Innovation and ingenuity have always been part of the Chevron culture. I don't believe that ingenuity is a one-person show. It's all about people talking to people, teams working with teams and collectively coming up with those innovative ideas that add value to our business.

Lynn: Chevron deals with huge amounts of information. Our Information Technology (IT) group serves more than 63,000 network end-users and more than 7,600 servers around the world. We process more than 1 million email transactions a day and about 140 retail transactions a second. Managing information on this scale requires efficiency and integration so that everyone in the enterprise can be more productive.

We apply IT resources to help us function better as an integrated company. We provide the processes and the tools for people to collaborate more effectively and to transfer knowledge and best practices across divisional or geographic boundaries. IT can stimulate business process changes and help unleash the creative potential of Chevron's people.

We also leverage IT to benefit our customers.

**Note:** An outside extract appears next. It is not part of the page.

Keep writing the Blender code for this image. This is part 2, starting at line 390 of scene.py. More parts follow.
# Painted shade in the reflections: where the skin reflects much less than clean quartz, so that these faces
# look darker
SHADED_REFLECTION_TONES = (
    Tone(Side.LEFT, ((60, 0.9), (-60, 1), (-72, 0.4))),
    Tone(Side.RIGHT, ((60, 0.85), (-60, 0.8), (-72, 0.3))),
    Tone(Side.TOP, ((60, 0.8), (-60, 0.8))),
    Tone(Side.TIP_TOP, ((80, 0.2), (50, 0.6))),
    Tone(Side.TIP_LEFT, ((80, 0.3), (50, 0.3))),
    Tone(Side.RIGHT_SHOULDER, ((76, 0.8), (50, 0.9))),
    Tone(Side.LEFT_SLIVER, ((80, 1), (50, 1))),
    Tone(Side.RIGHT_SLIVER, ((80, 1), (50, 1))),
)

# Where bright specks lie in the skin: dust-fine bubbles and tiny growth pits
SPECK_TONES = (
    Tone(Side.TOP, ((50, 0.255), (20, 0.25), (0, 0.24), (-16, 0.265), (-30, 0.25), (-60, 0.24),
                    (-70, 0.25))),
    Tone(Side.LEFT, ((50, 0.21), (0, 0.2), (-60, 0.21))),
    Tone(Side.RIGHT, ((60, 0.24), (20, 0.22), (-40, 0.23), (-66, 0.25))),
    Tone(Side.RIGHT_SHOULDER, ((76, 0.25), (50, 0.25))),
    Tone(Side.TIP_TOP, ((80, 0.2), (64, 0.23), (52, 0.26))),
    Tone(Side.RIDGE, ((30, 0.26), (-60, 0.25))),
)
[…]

We created a Web site for our Global Lubricants group that allows its customers and partners, in just a few clicks, to see our products, pricing, safety and training materials, and other information. It makes doing business with Chevron a lot easier.

Ross: Chevron's seismic imaging technology is allowing us to see beneath the earth more clearly and accurately than ever before. Recorded echoes produce huge data volumes, which we process and analyze with some of the world's most powerful computing systems to form a three-dimensional image of the earth. The better we can image challenging environments, the fewer wells we have to drill to produce the same reservoir.

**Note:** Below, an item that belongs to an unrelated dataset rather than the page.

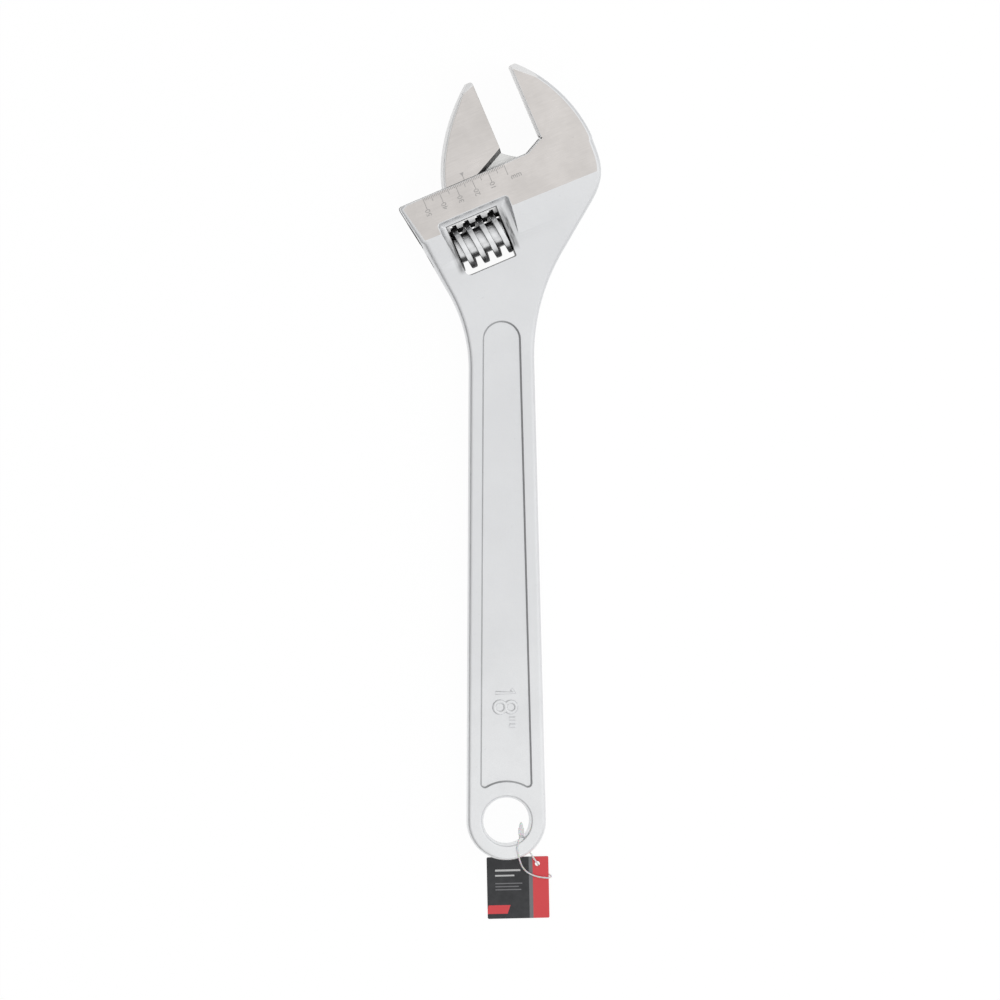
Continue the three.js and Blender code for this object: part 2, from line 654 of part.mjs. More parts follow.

These continuing advances help us find more oil and gas than in the past, especially in frontier areas. For example, Chevron has built a leading capability in imaging the shape of reservoirs beneath massive layers of salt that cover large potential resources in ultradeep water in the U.S. Gulf of Mexico.

Today, we use seismic imaging to help us locate and extract resources. But we can easily imagine how seismic imaging can be applied to carbon sequestration, where we'll want to do the opposite — put greenhouse gases back into the reservoir. Seismic imaging could well play a big role in enabling us to do that. That type of potential innovation is tremendously exciting.

Robert: There are vast reserves of oil shale in the western United States. We are exploring technology — with the help of partners like the Los Alamos National Laboratory — to turn this resource into commercial products in a radically new way. If we can recover the resource underground, it will solve many of the environmental issues associated with the production of oil shale in the past.

This is a new technology platform for resource development that in some ways is similar to the major technological shifts derived from the U.S. space program in the 1960s. This is especially true in terms of the potential scale of the business and resource impact it could have for the United States. The applications of this technology to recover oil shale could have value that extends across the corporation and the industry.

Chevron's philosophy on technology is very clear. We're not looking at repeating the same old technology, because the same old technology gets you what you had in the past. We're looking at developing new processes that will produce new results to unlock the potential of this world-class resource.